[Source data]
# # # #
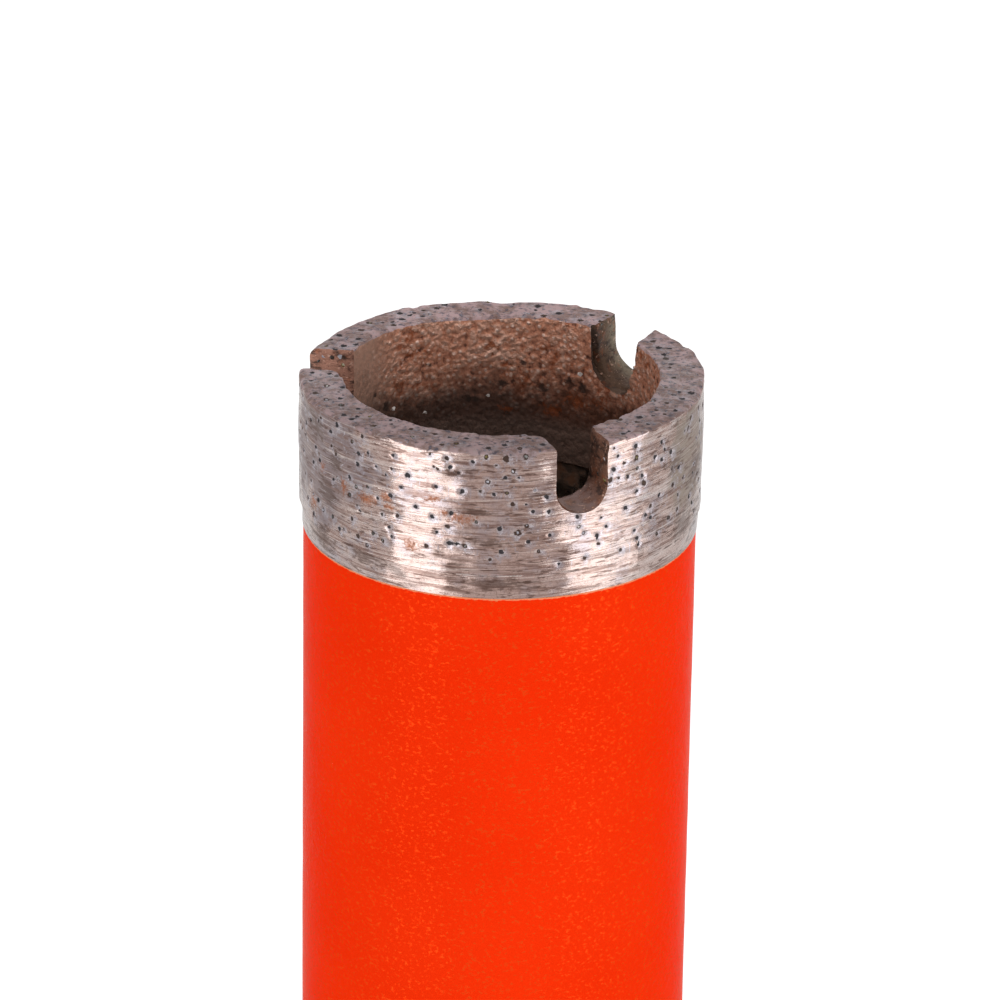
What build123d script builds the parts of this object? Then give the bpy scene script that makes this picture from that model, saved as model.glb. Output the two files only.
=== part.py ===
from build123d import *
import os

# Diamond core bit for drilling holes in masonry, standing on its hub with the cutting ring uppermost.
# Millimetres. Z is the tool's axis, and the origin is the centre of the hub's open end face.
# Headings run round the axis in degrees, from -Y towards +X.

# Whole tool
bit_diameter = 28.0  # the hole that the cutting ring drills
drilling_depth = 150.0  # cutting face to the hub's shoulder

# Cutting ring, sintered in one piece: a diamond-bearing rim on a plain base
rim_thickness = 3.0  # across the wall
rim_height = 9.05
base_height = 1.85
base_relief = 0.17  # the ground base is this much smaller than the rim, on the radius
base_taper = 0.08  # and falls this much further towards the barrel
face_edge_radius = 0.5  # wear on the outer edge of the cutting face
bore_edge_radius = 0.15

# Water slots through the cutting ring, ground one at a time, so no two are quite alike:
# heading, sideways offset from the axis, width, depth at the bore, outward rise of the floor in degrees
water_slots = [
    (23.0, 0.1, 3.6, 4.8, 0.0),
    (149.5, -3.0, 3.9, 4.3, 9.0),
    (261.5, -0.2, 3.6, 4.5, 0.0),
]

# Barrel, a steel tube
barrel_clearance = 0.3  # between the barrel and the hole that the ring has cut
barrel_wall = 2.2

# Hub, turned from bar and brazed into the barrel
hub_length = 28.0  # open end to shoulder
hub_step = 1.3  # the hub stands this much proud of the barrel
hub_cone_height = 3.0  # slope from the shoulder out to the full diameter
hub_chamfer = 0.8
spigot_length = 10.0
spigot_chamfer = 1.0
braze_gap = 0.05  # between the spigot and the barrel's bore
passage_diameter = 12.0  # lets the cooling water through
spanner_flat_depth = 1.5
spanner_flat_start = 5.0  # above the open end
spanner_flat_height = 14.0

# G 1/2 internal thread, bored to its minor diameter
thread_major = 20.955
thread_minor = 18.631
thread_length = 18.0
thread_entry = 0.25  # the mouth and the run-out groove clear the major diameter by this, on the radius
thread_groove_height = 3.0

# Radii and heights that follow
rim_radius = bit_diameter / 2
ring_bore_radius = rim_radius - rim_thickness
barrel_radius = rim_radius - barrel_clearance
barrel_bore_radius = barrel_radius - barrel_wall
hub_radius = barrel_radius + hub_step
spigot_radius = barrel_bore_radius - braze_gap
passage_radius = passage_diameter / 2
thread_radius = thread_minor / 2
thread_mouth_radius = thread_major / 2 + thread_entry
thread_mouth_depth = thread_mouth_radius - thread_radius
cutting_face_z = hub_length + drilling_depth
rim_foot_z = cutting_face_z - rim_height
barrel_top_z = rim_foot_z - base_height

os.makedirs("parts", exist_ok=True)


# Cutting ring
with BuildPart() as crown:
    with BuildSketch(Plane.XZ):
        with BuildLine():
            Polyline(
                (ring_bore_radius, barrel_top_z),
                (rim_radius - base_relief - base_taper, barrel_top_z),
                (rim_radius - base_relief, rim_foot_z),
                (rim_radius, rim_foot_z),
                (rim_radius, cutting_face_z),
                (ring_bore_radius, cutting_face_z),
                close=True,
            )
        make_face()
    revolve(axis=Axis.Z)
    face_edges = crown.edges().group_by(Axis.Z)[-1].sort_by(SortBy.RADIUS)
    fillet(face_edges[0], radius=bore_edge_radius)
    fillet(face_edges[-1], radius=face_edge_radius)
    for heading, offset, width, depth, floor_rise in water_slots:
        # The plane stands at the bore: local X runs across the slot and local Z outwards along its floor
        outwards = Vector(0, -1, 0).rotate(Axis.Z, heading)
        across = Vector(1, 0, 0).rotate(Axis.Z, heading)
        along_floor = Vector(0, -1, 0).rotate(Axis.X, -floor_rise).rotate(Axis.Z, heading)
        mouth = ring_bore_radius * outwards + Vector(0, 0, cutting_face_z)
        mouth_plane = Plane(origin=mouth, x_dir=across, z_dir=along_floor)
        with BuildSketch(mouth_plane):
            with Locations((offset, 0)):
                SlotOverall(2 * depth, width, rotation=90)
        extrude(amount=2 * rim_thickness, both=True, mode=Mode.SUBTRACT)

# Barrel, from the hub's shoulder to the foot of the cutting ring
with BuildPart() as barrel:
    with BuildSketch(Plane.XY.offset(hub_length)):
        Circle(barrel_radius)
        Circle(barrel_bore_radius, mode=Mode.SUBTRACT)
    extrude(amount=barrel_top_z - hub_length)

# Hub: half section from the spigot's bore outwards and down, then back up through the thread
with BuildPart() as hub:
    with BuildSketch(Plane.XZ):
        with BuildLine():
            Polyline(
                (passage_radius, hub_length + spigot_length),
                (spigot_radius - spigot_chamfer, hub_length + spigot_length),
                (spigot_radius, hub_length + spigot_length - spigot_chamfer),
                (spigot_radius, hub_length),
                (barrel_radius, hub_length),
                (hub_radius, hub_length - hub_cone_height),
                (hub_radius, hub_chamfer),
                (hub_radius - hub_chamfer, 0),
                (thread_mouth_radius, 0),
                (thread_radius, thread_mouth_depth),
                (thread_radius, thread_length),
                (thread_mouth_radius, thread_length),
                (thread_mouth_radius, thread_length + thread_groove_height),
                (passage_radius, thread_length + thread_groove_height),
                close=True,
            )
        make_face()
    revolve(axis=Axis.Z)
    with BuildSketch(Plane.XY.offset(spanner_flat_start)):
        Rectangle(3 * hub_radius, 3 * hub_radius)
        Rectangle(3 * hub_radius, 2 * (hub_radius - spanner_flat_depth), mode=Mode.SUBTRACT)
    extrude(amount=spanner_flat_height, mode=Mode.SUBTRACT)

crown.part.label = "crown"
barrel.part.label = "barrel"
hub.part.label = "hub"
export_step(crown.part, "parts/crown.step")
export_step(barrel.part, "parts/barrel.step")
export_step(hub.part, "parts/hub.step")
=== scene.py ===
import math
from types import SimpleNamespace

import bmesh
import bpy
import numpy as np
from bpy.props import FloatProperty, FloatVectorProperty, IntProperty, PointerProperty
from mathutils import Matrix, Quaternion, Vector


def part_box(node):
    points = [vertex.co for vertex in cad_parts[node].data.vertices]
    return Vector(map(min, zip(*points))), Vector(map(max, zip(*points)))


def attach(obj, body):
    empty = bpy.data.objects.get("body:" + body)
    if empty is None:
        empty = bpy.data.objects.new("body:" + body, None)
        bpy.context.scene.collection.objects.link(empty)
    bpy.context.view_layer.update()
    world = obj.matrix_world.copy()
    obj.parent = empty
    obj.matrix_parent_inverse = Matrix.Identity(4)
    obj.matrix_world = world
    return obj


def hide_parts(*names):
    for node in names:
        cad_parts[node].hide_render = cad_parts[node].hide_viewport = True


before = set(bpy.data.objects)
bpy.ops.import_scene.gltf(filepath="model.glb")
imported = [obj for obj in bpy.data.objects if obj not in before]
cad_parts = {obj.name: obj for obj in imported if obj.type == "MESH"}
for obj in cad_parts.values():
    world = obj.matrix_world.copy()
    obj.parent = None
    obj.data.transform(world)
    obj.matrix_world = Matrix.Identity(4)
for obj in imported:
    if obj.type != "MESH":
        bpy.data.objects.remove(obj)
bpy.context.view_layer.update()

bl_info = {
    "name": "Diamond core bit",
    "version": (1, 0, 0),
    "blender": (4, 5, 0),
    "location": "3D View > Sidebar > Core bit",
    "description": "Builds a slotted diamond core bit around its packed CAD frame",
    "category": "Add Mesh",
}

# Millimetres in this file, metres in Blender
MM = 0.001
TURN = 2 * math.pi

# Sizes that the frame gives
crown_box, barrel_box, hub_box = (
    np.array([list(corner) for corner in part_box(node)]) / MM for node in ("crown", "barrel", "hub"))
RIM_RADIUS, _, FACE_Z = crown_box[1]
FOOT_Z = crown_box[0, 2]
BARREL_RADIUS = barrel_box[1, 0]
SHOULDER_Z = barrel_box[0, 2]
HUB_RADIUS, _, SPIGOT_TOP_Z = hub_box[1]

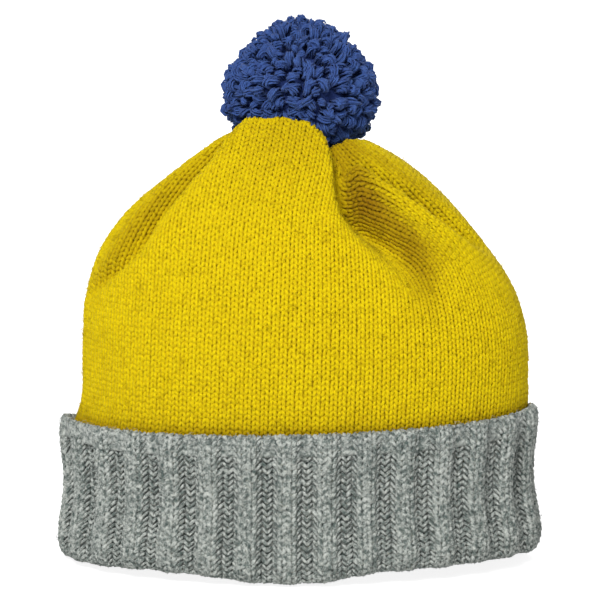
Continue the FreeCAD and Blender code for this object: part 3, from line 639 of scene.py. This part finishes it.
# # # #
[Aim]
Return exactly the lines of the data, and only those, from the line with "obj.parent = None" through the last line, inclusive.

[Final result]
    obj.parent = None
    obj.data.transform(world)
    obj.matrix_world = Matrix.Identity(4)
for obj in imported:
    if obj.type != "MESH":
        bpy.data.objects.remove(obj)
bpy.context.view_layer.update()

bl_info = {
    "name": "Diamond core bit",
    "version": (1, 0, 0),
    "blender": (4, 5, 0),
    "location": "3D View > Sidebar > Core bit",
    "description": "Builds a slotted diamond core bit around its packed CAD frame",
    "category": "Add Mesh",
}

# Millimetres in this file, metres in Blender
MM = 0.001
TURN = 2 * math.pi

# Sizes that the frame gives
crown_box, barrel_box, hub_box = (
    np.array([list(corner) for corner in part_box(node)]) / MM for node in ("crown", "barrel", "hub"))
RIM_RADIUS, _, FACE_Z = crown_box[1]
FOOT_Z = crown_box[0, 2]
BARREL_RADIUS = barrel_box[1, 0]
SHOULDER_Z = barrel_box[0, 2]
HUB_RADIUS, _, SPIGOT_TOP_Z = hub_box[1]

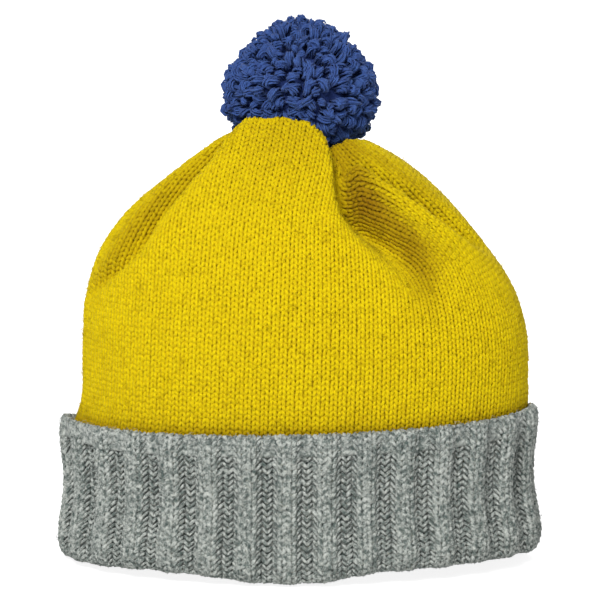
Continue the FreeCAD and Blender code for this object: part 3, from line 639 of scene.py. This part finishes it.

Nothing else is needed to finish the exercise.